Einer der ständigen Gäste der afghanischen Familie war ein junger Mann aus UMA-Unterkunft in Rothesütte. Er verfügte über gute Deutschkenntnisse, gab an 18 Jahre jung zu sein (war vermutlich 23 oder 24) und interessierte sich für eine Ausbildung im Unternehmen von Sauermann, der sich um die Formalitäten für ein Langzeitpraktikum kümmerte, das nebenher intensiven Deutschunterricht in Sondershausen ermöglichte. Zwar war der Junge nach der dritten Praktikums-Woche schon am Rücken erkrankt, doch Hartmut Sauermann wollte ihn ermutigen, einen Lehrvertrag abzuschließen. Zwischen 500 und 600 Euro Ausbildungsvergütung werde gezahlt.

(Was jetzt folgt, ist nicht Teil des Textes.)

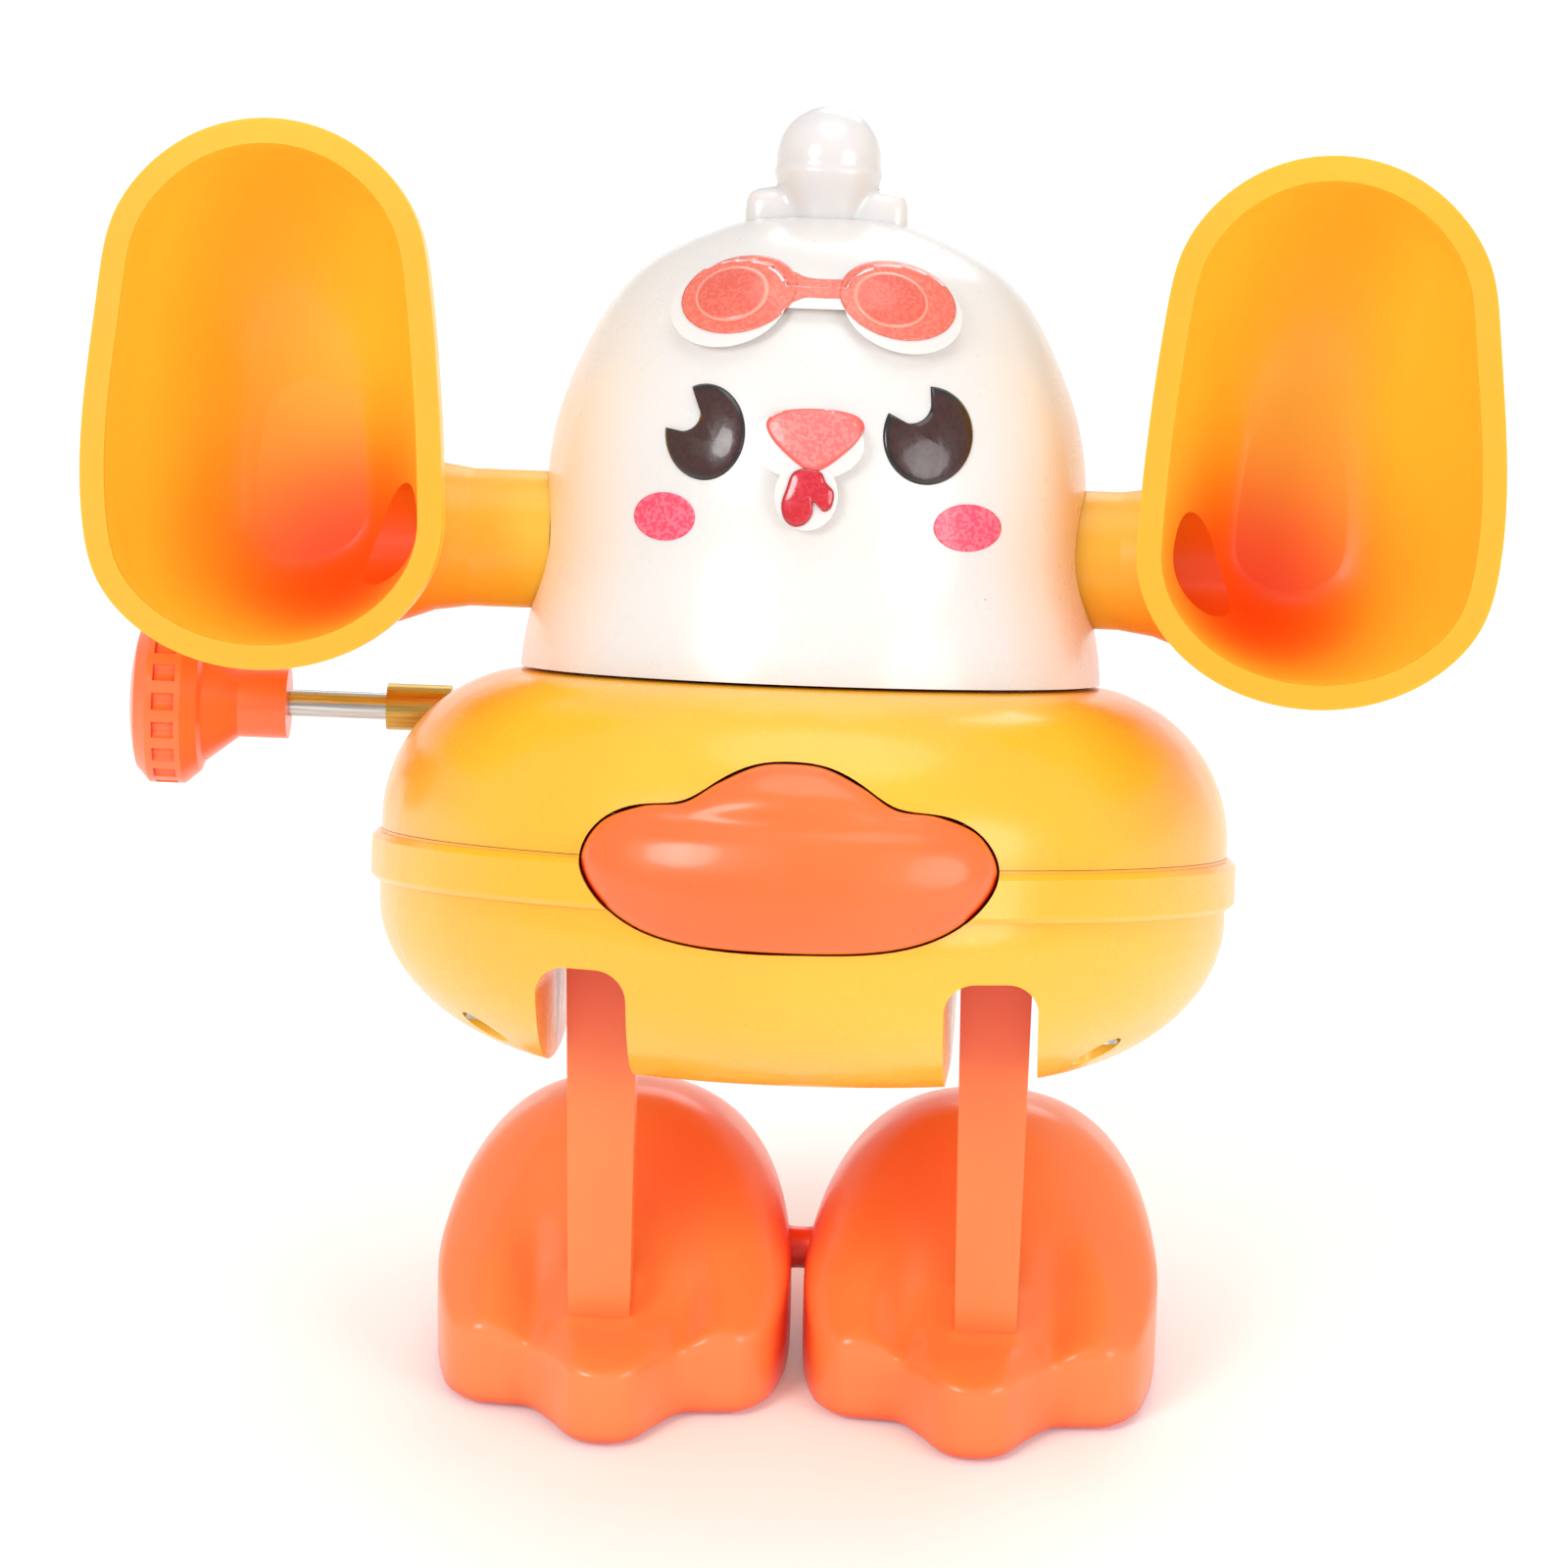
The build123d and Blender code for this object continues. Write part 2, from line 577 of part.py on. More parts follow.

Allerdings: diese Einnahmen werden mit den bereits gezahlten Sozialleistungen verrechnet, erklärte ihm Sauermann. Eine Stunde später war der Afghane von der Baustelle verschwunden und nie wieder gesehen.

Das ist die Praxis der Integration, die Hartmut Sauermann in den zurückliegenden Jahren erfahren durfte. An die politischen Theoretiker in Berlin appelliert er, nicht über Prozesse zu sprechen, von denen sie meilenweit selbst entfernt sind. “Nehmt diese Menschen bei Euch auf, erlebt mit ihnen den Alltag und verschanzt Euch nicht in Euren abgesicherten Häusern. Dann seid ihr mal endlich drin in der alltäglichen Realität.” Er, der 63 jährige aus Ilfeld, der immer noch Verantwortung für seine sieben Mitarbeiter hat, macht sich um die Zukunft seiner vier Kinder und mittlerweile sechs Enkelkinder Gedanken. Er hofft, dass diese Gedanken nicht von Sorgen abgelöst werden.

Und er gibt am Ende unseres Gespräches eine Hoffnung mit: “Ich hoffe, dass ich nun nicht als Rechter oder Nazi abgestempelt werde!”